Find out what they are saying, what they might mean.
Be open to what God is doing in the world, in your life.
Be open to the creative impulse, to the urge to give and be more generous than you would expect to be.
Be open to the good, the just, the kind. Be open to being the sort of person who is good and just and kind.
Yes, we will often respond less like Mary and more like Zechariah instead: incredulous, dismissing what we hear.
But this is the good news: even in such times, God is still doing a new thing. Even if doubt and dismissal might rile up an angel, they will not deter God. For nothing—and this has been called “the creed behind all creeds”—nothing will be impossible with God.
When God chooses the least likely—people like Mary or you or me—and we agree to be a part of what God is doing, nothing stays the same. The weak become strong; the hungry are filled with good things. What seems absolutely impossible is presented to the world as a sign of God's love.
Friends, this is the good news of these days—and really of all days. God is with us.

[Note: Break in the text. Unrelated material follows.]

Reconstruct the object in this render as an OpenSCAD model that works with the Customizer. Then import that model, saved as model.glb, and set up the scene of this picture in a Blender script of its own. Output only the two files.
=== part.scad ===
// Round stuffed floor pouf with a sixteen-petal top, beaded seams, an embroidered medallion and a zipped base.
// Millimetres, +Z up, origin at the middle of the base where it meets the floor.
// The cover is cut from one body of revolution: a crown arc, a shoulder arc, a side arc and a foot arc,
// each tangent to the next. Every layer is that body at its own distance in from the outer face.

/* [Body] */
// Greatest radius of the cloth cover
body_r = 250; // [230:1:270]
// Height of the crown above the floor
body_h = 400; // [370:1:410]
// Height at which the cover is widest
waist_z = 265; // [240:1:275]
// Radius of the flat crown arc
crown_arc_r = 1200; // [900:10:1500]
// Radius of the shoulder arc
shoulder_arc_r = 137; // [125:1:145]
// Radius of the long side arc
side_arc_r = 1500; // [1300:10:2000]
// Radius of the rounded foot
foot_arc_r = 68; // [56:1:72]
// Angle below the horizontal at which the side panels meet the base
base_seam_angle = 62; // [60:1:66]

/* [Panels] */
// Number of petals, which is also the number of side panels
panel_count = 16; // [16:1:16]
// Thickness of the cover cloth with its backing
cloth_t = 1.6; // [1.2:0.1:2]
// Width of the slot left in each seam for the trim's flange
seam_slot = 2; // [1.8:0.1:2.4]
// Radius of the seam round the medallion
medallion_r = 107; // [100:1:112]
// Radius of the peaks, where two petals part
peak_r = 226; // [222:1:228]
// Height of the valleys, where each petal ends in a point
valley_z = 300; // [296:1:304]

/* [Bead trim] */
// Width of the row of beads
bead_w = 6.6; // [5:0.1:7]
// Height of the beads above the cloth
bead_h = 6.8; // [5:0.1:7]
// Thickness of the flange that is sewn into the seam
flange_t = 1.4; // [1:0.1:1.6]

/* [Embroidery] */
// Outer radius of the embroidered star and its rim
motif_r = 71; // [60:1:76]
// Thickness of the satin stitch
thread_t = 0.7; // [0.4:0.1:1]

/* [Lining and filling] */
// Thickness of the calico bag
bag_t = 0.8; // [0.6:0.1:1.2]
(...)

We can move forward in the faith and the hope that even in all our trouble, even with all the trouble confronting this world, the God of love, whose incarnation we announce, is with us. And nothing can separate us from that love. God still enters into the silent and lonely and fearful nights of our lives, our world, sharing our sorrow, comforting us with joy.
Let us, then, listen when we hear the messengers of God.
Let us ponder what we hear to learn its meaning.
Let us be open to the ways of God in our lives and in our world, so that with God we might shape our world into a place of love and mercy.
In the coming year, let us allow God to work among us in surprising and unexpected ways.
Rejoice. Along with all of creation, you are loved by God, whose mercy is great, whose compassion is eternal.
[i] Madeleine L’Engle, Miracle on 10th St., pg. 71.